Catherine’s comment on his lack of interest in, or rather, “love for” anything is what firmly repels her from Bobby, in addition to, during the final minutes of the film, making him look very harshly in the mirror (both literally and figuratively) at himself. A poetic full-circle moment considering the first time we see Rayette, she’s primping in the mirror as Bobby stalks past her in an eye-rolling fashion. But it is, in truth, a revulsion he feels for himself most of all, same as Marcello, who goes down the rabbit hole of a hollow party lifestyle to numb his emptiness.

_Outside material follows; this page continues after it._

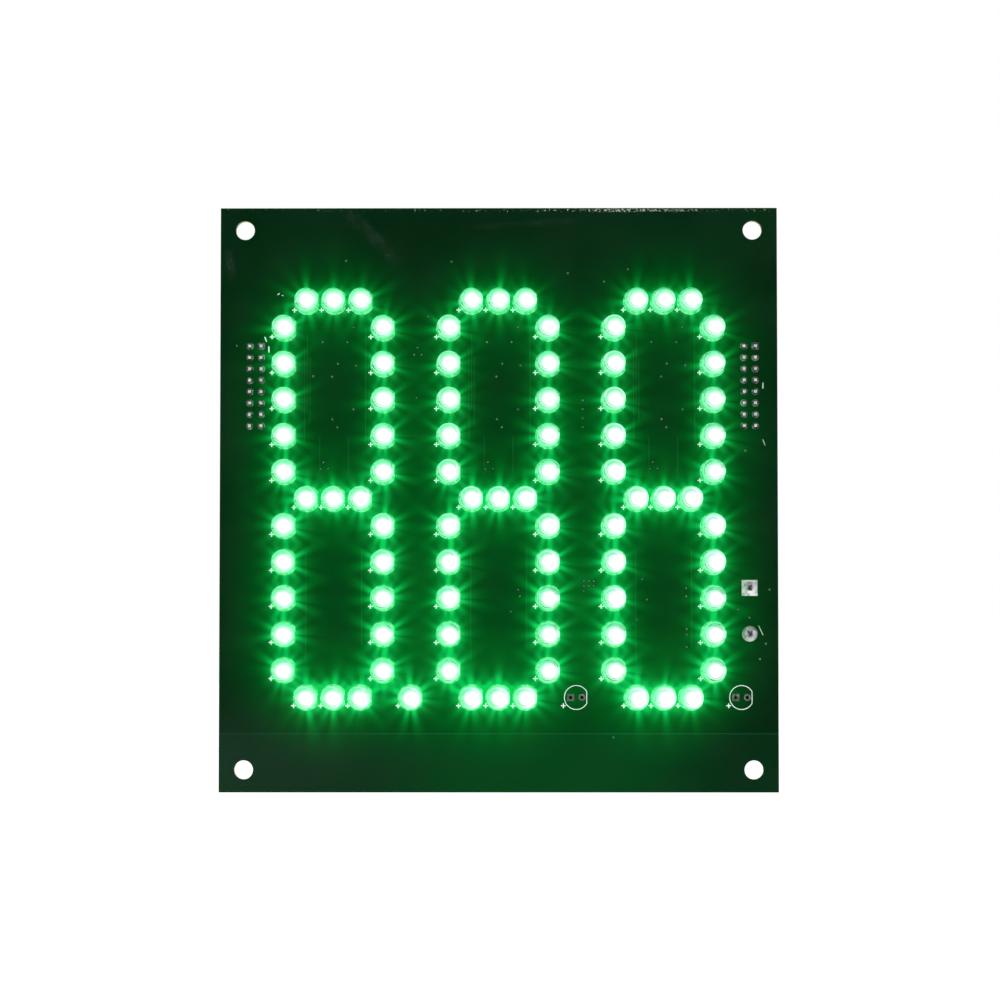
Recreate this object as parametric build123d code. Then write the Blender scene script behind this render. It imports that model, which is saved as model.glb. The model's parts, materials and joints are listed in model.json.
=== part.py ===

What it all boils down to for these men in the end is a lack of self-love, a deep-seated awareness, whether objectively true or completely solipsistic, that they are total pieces of shit unworthy of any form of real love. Either that, or, of course, there’s always the notion that they are, in fact, genuinely pieces of shit who don’t want to be bothered with the saccharine nature of human sentiment. The weighted feeling of being tied to any one person. And whether it’s the music of Nino Rota or Tammy Wynette to tell that story, it comes across with unsparingly bittersweet cruelty in both films.